Finora però sesso, bugie e tape non avevano influito sulla reputazione internazionale del gruppo: beghe di casa nostra, poco rilevanti rispetto ai 18 miliardi di fatturato. Il salto di qualità viene con l'irruzione dei pm napoletani nei traffici di Valter Lavitola, il faccendiere che smistava gli "aiuti umanitari" del premier alla famiglia Tarantini e metteva lo zampino nelle trattative di Finmeccanica: da Panama alla Colombia, dalla Bulgaria al Messico. Nella rete degli ascolti è finito Filippo D'Antoni, genero di Guarguaglini e dirigente di punta della Wass, sigla del gruppo che confeziona siluri e sonar. Ma soprattutto la procura partenopea ha intercettato il direttore commerciale Paolo Pozzessere, il manager chiave di tutti i megacontratti: accordi in cui le spese di mediazione - più o meno lecite - oscillano tra l'1 e il 5 per cento. Sono pagamenti inevitabili nel business bellico: messi in bilancio come attività di lobbying o occultati con fatture di comodo, alla fine vanno sempre nelle tasche di uomini di governo.

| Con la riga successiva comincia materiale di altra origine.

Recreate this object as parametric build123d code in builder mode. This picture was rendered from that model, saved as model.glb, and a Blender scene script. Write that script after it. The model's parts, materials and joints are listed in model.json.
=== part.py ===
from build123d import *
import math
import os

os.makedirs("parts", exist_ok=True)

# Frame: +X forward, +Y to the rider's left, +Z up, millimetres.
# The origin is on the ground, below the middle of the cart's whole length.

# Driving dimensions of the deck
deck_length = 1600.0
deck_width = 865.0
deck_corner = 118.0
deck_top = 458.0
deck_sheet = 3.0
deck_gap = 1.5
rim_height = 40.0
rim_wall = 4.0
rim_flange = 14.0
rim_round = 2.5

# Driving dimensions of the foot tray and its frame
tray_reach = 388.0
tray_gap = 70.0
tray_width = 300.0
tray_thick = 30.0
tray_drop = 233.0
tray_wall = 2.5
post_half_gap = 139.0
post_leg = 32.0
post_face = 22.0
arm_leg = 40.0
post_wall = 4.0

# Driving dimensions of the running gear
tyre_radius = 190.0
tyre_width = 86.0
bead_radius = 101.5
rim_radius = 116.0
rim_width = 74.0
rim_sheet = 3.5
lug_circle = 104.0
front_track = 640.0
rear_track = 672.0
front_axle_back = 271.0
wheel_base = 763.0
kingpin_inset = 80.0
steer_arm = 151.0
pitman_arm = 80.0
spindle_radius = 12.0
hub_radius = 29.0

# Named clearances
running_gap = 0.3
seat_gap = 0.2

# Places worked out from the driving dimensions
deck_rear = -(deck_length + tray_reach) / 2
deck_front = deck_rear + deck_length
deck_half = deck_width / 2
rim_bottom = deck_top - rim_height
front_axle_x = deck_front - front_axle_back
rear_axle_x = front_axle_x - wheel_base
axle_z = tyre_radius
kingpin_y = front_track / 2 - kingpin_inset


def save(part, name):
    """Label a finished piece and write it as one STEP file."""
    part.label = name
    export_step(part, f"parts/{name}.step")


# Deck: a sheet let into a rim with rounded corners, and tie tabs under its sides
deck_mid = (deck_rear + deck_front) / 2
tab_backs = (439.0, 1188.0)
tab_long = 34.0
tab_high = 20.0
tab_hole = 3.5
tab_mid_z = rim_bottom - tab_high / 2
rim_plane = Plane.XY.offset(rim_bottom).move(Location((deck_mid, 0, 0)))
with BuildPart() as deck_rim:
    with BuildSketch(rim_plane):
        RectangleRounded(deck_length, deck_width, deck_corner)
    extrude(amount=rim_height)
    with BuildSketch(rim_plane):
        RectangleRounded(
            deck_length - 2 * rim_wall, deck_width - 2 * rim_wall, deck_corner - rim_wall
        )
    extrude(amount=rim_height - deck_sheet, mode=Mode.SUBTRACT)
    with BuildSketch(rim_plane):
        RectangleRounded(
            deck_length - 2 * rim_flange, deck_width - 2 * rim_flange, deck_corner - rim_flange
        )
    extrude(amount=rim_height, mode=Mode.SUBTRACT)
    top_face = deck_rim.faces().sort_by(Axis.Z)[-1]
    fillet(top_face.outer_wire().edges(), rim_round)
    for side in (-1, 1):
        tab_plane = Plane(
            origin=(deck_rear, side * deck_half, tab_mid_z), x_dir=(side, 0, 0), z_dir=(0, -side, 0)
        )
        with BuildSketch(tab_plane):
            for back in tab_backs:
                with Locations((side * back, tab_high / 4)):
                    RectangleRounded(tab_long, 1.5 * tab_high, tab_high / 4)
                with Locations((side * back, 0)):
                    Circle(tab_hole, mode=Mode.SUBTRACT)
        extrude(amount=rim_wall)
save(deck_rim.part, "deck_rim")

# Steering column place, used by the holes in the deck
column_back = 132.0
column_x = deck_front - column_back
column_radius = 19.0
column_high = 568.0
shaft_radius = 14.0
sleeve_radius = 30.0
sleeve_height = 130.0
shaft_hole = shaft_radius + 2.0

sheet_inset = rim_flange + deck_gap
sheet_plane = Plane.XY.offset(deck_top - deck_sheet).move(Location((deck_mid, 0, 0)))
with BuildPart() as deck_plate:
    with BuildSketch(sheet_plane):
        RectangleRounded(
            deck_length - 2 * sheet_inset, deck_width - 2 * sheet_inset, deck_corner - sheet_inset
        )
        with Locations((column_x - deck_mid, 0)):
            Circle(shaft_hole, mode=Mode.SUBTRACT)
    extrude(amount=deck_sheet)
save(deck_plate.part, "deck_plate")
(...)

Pozzessere si è dimesso dopo la pubblicazione della telefonata in cui discute con Debbie Castaneda, procace ex modella colombiana infuriata per una di queste commissioni milionarie che sarebbe stata scippata da Alejando Agag, intraprendente genero dell'ex premier spagnolo Aznar. E tra tante storie di escort berlusconiane che tengono banco sulla stampa estera, lo sputtanamento del lato oscuro di questi affari di Stato è l'unico a mettere in discussione la credibilità mondiale di Finmeccanica. Un punto di non ritorno, che dovrebbe imporre u
na svolta netta nella gestione dell'ultimo colosso tecnologico italiano.